WILKES-BARRE — The prosecution claimed the defendant committed “a cowardly crime of opportunity,” while the defense deemed the victim’s account “a drug-induced nightmare,” likening it to a reported alien abduction.
In the end, a jury couldn’t agree on who was right.
That sums up the arguments and verdict at the Victims Resource Center’s 35th annual mock rape trial presented Wednesday evening at King’s College.
The purpose of the trial is to focus attention on the most under-reported violent crime in America while giving students, faculty and the public a chance to see the inner workings of the criminal justice system, said Paul Lindenmuth, associate technical professor for King’s Criminal Justice program.
Titled “Roommate Or Rapist? You Decide,” the mock trial was overseen by a real-life judge, with Luzerne County prosecutors and defense attorneys presenting evidence and King’s College students acting as victim, defendant and jurors.
The case centered on Lauren, an attractive 21-year-old sociology/theology major, who convincingly testified before county Judge Tina Gartley that she awoke in the bed of her boyfriend, Matt, to find his roommate, Joe, on top of her after Matt had left for work. She struggled and tried to push him off, but he was too powerful and she became paralyzed with fear.

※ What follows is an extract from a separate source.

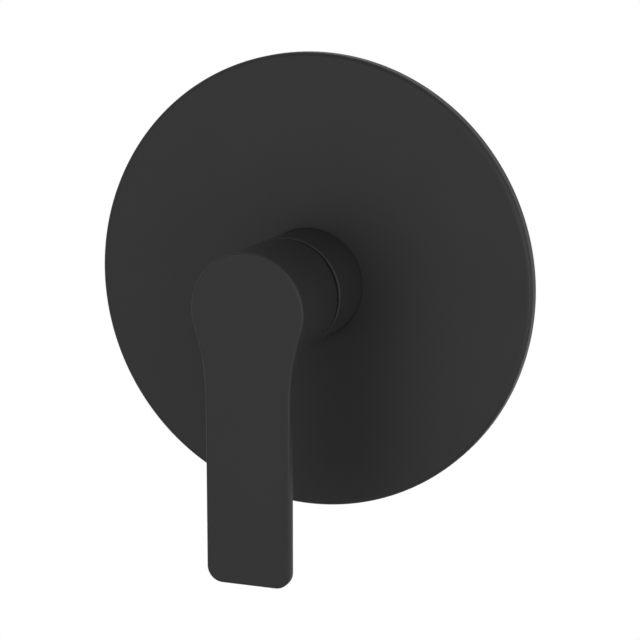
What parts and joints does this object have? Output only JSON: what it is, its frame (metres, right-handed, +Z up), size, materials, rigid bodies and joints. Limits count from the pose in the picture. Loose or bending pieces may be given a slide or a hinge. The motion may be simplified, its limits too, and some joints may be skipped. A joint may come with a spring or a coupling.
{
  "type": "concealed shower mixer",
  "caption": "Concealed single-lever shower mixer: round matt black cover plate and sleeve, a round-headed flat lever, and a brass in-wall valve with a ceramic cartridge.",
  "frame": {"origin": "centre of the cover plate's back face, on the handle's axis and in the plane of the finished wall", "axes": "+Y into the wall along the handle's axis, +Z up, +X to the right for someone who faces the wall"},
  "size_m": [0.17, 0.126, 0.1836],
  "materials": {
    "black_trim": "matt black powder coat",
    "black_cap": "matt moulded",
    "foam": "closed-cell foam",
    "rubber": "smooth nitrile rubber",
    "cast_brass": "shot-blasted casting",
    "turned_brass": "turned",
    "fibre": "vulcanised fibre",
    "white_moulding": "moulded acetal",
    "grey_moulding": "moulded",
    "red_moulding": "moulded",
    "white_ceramic": "lapped alumina",
    "dark_ceramic": "lapped",
    "steel": "turned stainless"
  },
  "bodies": {
    "fixed": {"cover_plate": "black_trim", "plate_gasket": "foam", "plate_o_ring": "rubber", "sleeve": "black_trim", "sleeve_o_ring": "rubber", "valve_body": "cast_brass", "outlet_plug": "turned_brass", "plug_washer": "fibre", "cartridge_nut": "turned_brass", "cartridge_housing": "white_moulding", "cartridge_base": "grey_moulding", "base_seals": "rubber", "disc_seals": "rubber", "fixed_disc": "white_ceramic"},
    "turret": {"stem_collar": "white_moulding", "temperature_stop_ring": "red_moulding", "pivot_pin": "steel"},
    "lever": {"stem": "steel", "handle_adapter": "white_moulding", "handle": "black_trim", "handle_screw": "steel", "screw_cover": "black_cap"},
    "disc_slide": {"moving_disc": "dark_ceramic", "disc_carrier": "grey_moulding"}
  },
  "joints": [
    {"name": "temperature_turn", "type": "hinge", "parent": "fixed", "child": "turret", "pos_m": [0, -0.006, 0], "axis": [0, 1, 0], "range_deg": [-45, 45]},
    {"name": "lever_lift", "type": "hinge", "parent": "turret", "child": "lever", "pos_m": [0, -0.006, 0], "axis": [-1, 0, 0], "range_deg": [0, 22]},
    {"name": "disc_travel", "type": "slide", "parent": "turret", "child": "disc_slide", "axis": [0, 0, -1], "range_m": [0, 0.00534]}
  ],
  "couplings": [
    {"joint": "disc_travel", "follows": "lever_lift", "m_per_rad": 0.013659}
  ]
}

Allison Knick, a sexual assault nurse examiner at Wilkes-Barre General Hospital, testified about Lauren’s ripped pajama pants, her bruising and toxicology tests that came back negative for drugs and alcohol.
Retired state police commander Paul Mendofik, playing a city detective, testified about his interviews with the victim and defendant and that the DNA results in the case were inconclusive.
Joe, a clean-cut, senior criminal justice major and self-described virgin and practicing Mormon, testified that he was the designated driver for Lauren and Matt when they went to a party at which Lauren got drunk and took pills, presumably ecstasy-based molly.
He claimed Lauren scratched him on the ride back to the apartment because he wouldn’t stop at a restaurant as she had asked, and that’s how his skin got under her fingernails. He said he heard Lauren and Matt having rough sex in the apartment after they returned from the party, which would explain her bruises and ripped pants, and that he never touched Lauren after Matt went to work.
In his closing argument, county Public Defender Joel Zelkowitz held up a tabloid newspaper before the jury, noting that in almost every report of alien abduction, the supposed abductee truly believed he or she was abducted. He said he’s sure Lauren truly believes she was raped, but that memory was actually a drug- and alcohol-induced nightmare.
County Assistant District Attorney Angela Sperrazza attacked Joe’s credibility, pointing to inconsistent testimony and his nervousness during the police interview, and questioning how a virgin could tell the difference between rough sex and regular sex.
The mock trial ended with a hung jury, which wasn’t surprising.
Before the presentation, Gartley noted that rape trials are among the most difficult for a jury because it usually comes down to whose story to believe — the victim’s or the accused’s. Most often, she said, an accused rapist doesn’t deny having sex with the victim, but maintains that it was consensual.
Pat Rushton, outreach/education manager at the VRC, said the mock trials came about because “there is such a great need to educate the community. There are so many myths surrounding rape,” he said.
The most crucial message is that there is help and support available for rape victims, and it doesn’t matter how much time has passed since a rape occurred. It’s also significant that rape is not gender-specific; there are plenty of male victims as well, he said.
Lindenmuth said King’s has been hosting the mock rape rials for the past several years because audiences grew so large they could no longer fit in a courtroom at the county courthouse.
“And we think it’s important to get this message out, with rape being the most under-reported violent crime,” Lindenmuth said. “This is information that needs to get out there … so people are more aware and more willing to prosecute.”